One such opportune occasion to discuss these objectives and required scope for collaboration and collective action will be the upcoming fifth regular Summit of the Americas, which will take place in Port of Spain, Trinidad and Tobago from 17-19 April 2009.

At this meeting the hemispheric leaders will have the unique opportunity to foster collectivity, promote multilateralism and adopt a new strategic agenda for the Americas that relates more directly to needs and priorities of the people of the Americas.
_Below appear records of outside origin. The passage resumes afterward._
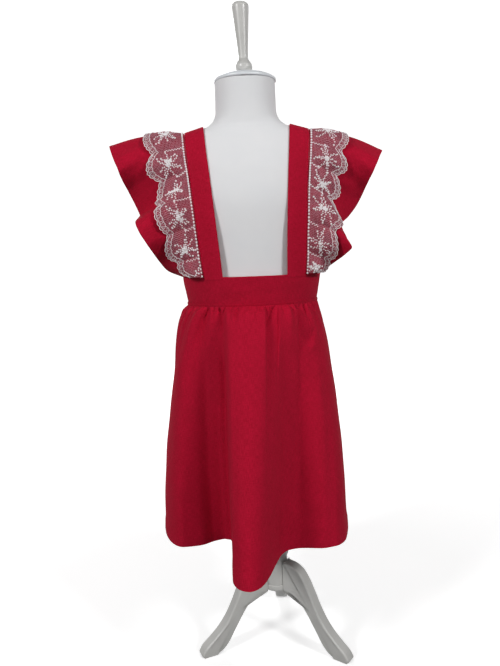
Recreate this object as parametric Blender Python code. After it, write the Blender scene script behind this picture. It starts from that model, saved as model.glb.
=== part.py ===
"""A child's sarafan (pinafore dress) standing on a limbless dress form.

Metres, +Z up, the floor at z = 0, the front of the dress towards -Y. The dress's centre plane is x = 0
until the last step, which moves everything so that the middle of its box stands over the origin.
Left and right are as seen from the front. Cloth is a wall between an outer and an inner grid of points.
"""

import math

import bmesh
import bpy
import numpy as np


def table(columns, *rows):
    """Rows of numbers as one array for each named column."""
    return {name: np.array(values, float) for name, values in zip(columns.split(), zip(*rows))}


# ---------- cloth thicknesses and seams ----------
SEAM_GAP = 0.0003
GATHERED_SEAM_GAP = 0.0006
SKIRT_CLOTH = 0.0014
BAND_CLOTH = 0.0024
STRAP_CLOTH = 0.0020
WING_CLOTH = 0.0012
LACE_CLOTH = 0.0010

# ---------- waistband: reaches from the centre at each height ----------
BAND = table(
    "height side front back",
    (0.599, 0.1070, 0.078, 0.078),
    (0.612, 0.1090, 0.080, 0.079),
    (0.629, 0.1120, 0.083, 0.080),
    (0.645, 0.1150, 0.086, 0.081),
)
BAND_BOTTOM = BAND["height"][0]
BAND_TOP = BAND["height"][-1]
BAND_ROWS = 4
BAND_COLUMNS = 14

# ---------- skirt: mean reaches at each drop below the band ----------
SKIRT = table(
    "drop left right front back",
    (0.000, 0.1070, 0.1070, 0.078, 0.078),
    (0.013, 0.1148, 0.1115, 0.083, 0.084),
    (0.030, 0.1220, 0.1165, 0.087, 0.089),
    (0.065, 0.1290, 0.1225, 0.092, 0.096),
    (0.105, 0.1345, 0.1280, 0.095, 0.102),
    (0.150, 0.1420, 0.1340, 0.098, 0.108),
    (0.200, 0.1495, 0.1395, 0.101, 0.114),
    (0.250, 0.1560, 0.1435, 0.103, 0.119),
    (0.310, 0.1615, 0.1470, 0.105, 0.124),
    (0.386, 0.1650, 0.1495, 0.106, 0.128),
)
SKIRT_LENGTH = SKIRT["drop"][-1]
# The hem's folds: where each point of the band (degrees from the centre front) falls at the hem.
HEM = table(
    "band_angle x y height",
    (-180, -0.012, 0.118, 0.213),
    (-166, -0.040, 0.150, 0.213),
    (-152, -0.070, 0.143, 0.214),
    (-140, -0.092, 0.108, 0.214),
    (-128, -0.122, 0.104, 0.213),
    (-115, -0.148, 0.090, 0.214),
    (-104, -0.158, 0.058, 0.213),
    (-90, -0.1650, 0.000, 0.213),
    (-80, -0.160, -0.032, 0.213),
    (-70, -0.144, -0.068, 0.213),
    (-60, -0.122, -0.087, 0.213),
    (-50, -0.099, -0.084, 0.213),
    (-40, -0.076, -0.070, 0.213),
    (-31, -0.060, -0.064, 0.213),
    (-25, -0.050, -0.074, 0.212),
    (-21, -0.043, -0.130, 0.210),
    (-18, -0.041, -0.180, 0.206),
    (-12, -0.032, -0.206, 0.204),
    (-4, -0.018, -0.213, 0.204),
    (5, -0.004, -0.205, 0.205),
    (13, 0.009, -0.182, 0.208),
    (20, 0.020, -0.152, 0.212),
    (27, 0.030, -0.125, 0.213),
    (35, 0.043, -0.110, 0.213),
    (45, 0.063, -0.105, 0.213),
    (57, 0.093, -0.106, 0.213),
    (69, 0.118, -0.102, 0.213),
    (79, 0.137, -0.079, 0.213),
    (90, 0.1495, 0.000, 0.213),
    (104, 0.146, 0.052, 0.214),
    (117, 0.133, 0.088, 0.213),
    (130, 0.106, 0.118, 0.213),
    (141, 0.078, 0.106, 0.214),
    (152, 0.058, 0.112, 0.213),
    (164, 0.032, 0.146, 0.213),
    (173, 0.008, 0.140, 0.214),
    (180, -0.012, 0.118, 0.213),
)
FOLD_GROWTH = 0.85
GATHER_COUNT = 26
GATHER_DEPTH = 0.0024
GATHER_START = 0.012
GATHER_FADE = 0.070
GATHER_UNEVEN = table("waves size start", (3, 1.1, 0.4), (7, 0.7, 1.0))
SKIRT_ROWS = 9
ROW_CROWDING = 1.5
SURFACE_STEP = 0.0005
SKIRT_COLUMNS = {"front": 62, "back_left": 29, "back_right": 29}

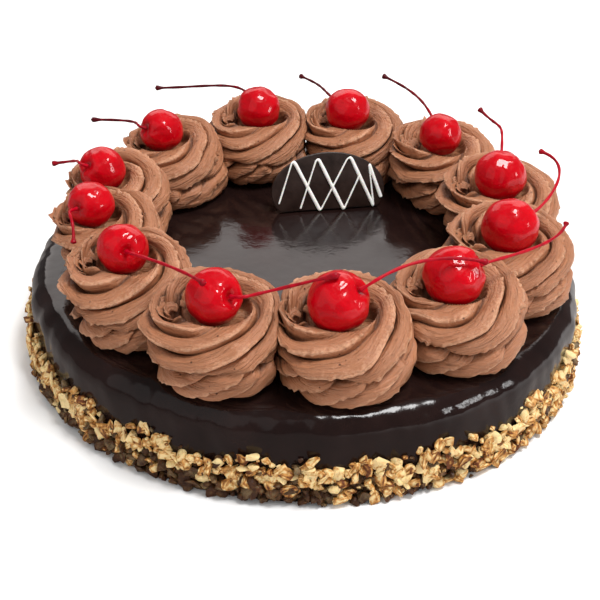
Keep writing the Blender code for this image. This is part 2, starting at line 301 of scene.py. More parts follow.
class Finish:
    """A procedural material under construction, with one Principled shader."""

    def __init__(self, name: str, **constants: float | tuple) -> None:
        """Open a material.

        Args:
            name: Name of the material.
            **constants: Values of the shader's own sockets, with _ for a space.
        """
        self.material = bpy.data.materials.new(name)
        self.material.use_nodes = True
        self.tree = self.material.node_tree
        self.shader = preset(self.tree.nodes["Principled BSDF"], **constants)
        self.place = self.add("ShaderNodeTexCoord").outputs["Object"]

    def add(self, kind: str, **values: float | tuple) -> bpy.types.Node:
        """Add a node with the values of its own inputs."""
        return preset(self.tree.nodes.new(kind), **values)

    def join(self, source: Socket, target: Socket) -> None:
        """Link an output to an input."""
        self.tree.links.new(source, target)

    def feed(self, socket: str, source: Socket) -> None:
        """Link an output to a socket of the shader."""
        self.join(source, self.shader.inputs[socket])

    def kept(self, name: str, vector: bool = False) -> Socket:
        """Read an attribute of the mesh.

        Args:
            name: Name of the attribute.
            vector: Whether it is a vector.

        Returns:
            The output that carries it.
        """
        node = self.add("ShaderNodeAttribute")
        node.attribute_name = name
        return node.outputs["Vector" if vector else "Fac"]

    def effect(self, group: bpy.types.NodeTree, scale: float, place: Socket | None = None) -> Socket:
        """Place one of the shared effects.

        Args:
            group: The effect.
            scale: How many of its details go to a metre.
            place: Coordinates, or the object's own.

        Returns:
            The amount that it gives.
        """
        node = self.add("ShaderNodeGroup")
        node.node_tree = group
        node.inputs["Scale"].default_value = scale
        self.join(place or self.place, node.inputs["Place"])
        return node.outputs["Amount"]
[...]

As we already have adopted many laudable declarations and mandates, this fifth and first Summit of the Americas in the Caribbean will, out of necessity, have to focus on more efficient coordination, effective implementation and dedicated financing windows, so as to foster an environment of peace, stability and security in the Western Hemisphere.

Another opportunity to demonstrate this multilateral commitment will be at the OAS General Assembly which will be held six weeks later in San Pedro Sula, Honduras, where OAS member states will be discussing the main theme as proposed by the host Government: “Establishing a culture of non-violence in the Americas”.

In closing, ladies and gentlemen, let me reaffirm the commitment of the Organization of American to continue assisting member states in fostering stability and security, because only in that environment of peace and safety, social and economic progress and investments can take place.

The OAS continues to support the strengthening and deepening of democracy and electoral processes, facilitate and sometimes mediate political crises in and between countries, strengthen state institutions and facilitate resolution of border conflicts, all aimed at creating peace, stability and security.

No doubt a never ending exercise and although we still have a long way to go, I believe, with everybody’s support and collaboration an achievable goal !

I thank you for your kind attention and I look forward to the discussion.